From a personal taxation perspective there are only minor changes that will affect the 2019 financial year.
Personal tax bracket changes
- The top threshold of the 32.5% personal income tax bracket will increase from $87,000 to $90,000.
Introduction of the Low & Middle Income tax offset
- Individuals that have a taxable income of up to $125,333 will be provided with a tax offset.
Property Investment and Development – GST and subdivisions
- Effective 1 July 2018, any GST on the purchase of a new residential property will be remitted directly to the ATO by the buyer (purchaser) on settlement and as part of the settlement process.

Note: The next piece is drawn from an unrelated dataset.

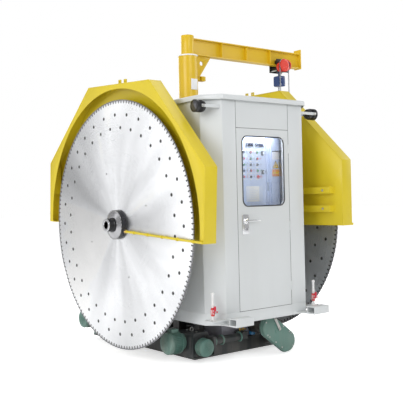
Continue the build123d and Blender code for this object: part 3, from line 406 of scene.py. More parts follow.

- Expenses incurred when buying vacant land, unless the land is immediately available for rent, will no longer be deductible against Income rather now only be claimable as a Capital Expense
- Individuals with income exceeding $263,157 (upper SG contribution limit – $25,000) whom have multiple employers will be able to nominate to exclude their wages from SG. From 1 July 2018 there will be a form available for employees to complete for an exemption to give to their nominated employers.
- If you are over 65 and have held your home for 10 years or more and are looking to sell, you might be able to contribute some of the proceeds of the sale of your home to superannuation.
- Don’t forget super contributions are no longer governed by the ‘work test’ so anyone can contribute to their personal super up to the annual limit of $25,000 and be entitled to a tax deduction.